* **REQUEST**: Filter the entries, keeping every line with the word "into".

⁂

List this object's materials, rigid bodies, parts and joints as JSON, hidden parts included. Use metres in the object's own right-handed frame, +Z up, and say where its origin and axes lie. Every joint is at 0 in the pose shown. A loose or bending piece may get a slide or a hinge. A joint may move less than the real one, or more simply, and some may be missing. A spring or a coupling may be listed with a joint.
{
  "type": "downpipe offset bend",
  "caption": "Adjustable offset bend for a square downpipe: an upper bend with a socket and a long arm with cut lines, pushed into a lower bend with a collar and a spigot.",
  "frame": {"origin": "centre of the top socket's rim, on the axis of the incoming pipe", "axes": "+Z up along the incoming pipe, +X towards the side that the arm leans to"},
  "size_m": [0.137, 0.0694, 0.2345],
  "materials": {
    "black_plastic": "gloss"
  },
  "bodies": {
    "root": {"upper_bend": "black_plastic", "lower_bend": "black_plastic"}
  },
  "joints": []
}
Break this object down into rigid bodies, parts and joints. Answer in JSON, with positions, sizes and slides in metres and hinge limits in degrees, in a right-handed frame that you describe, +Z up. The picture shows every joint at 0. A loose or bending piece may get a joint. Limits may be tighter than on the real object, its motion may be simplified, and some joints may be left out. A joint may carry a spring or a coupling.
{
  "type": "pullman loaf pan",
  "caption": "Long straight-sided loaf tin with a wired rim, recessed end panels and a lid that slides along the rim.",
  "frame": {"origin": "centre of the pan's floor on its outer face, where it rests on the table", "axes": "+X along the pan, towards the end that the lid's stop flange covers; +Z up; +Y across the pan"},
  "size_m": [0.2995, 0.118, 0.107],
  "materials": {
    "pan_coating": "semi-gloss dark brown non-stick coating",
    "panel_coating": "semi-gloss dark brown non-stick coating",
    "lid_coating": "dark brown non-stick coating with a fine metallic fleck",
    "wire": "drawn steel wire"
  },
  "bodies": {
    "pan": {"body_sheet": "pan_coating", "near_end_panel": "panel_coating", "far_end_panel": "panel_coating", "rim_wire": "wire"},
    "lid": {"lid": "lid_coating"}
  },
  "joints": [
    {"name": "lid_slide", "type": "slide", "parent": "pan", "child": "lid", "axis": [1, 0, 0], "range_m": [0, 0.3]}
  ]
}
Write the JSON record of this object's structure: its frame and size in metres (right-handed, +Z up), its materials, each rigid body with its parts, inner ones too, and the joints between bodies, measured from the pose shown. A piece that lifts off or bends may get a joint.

⁂

* **OUTPUT FOR THIS EXERCISE**:
  "caption": "Adjustable offset bend for a square downpipe: an upper bend with a socket and a long arm with cut lines, pushed into a lower bend with a collar and a spigot.",
Break this object down into rigid bodies, parts and joints. Answer in JSON, with positions, sizes and slides in metres and hinge limits in degrees, in a right-handed frame that you describe, +Z up. The picture shows every joint at 0. A loose or bending piece may get a joint. Limits may be tighter than on the real object, its motion may be simplified, and some joints may be left out. A joint may carry a spring or a coupling.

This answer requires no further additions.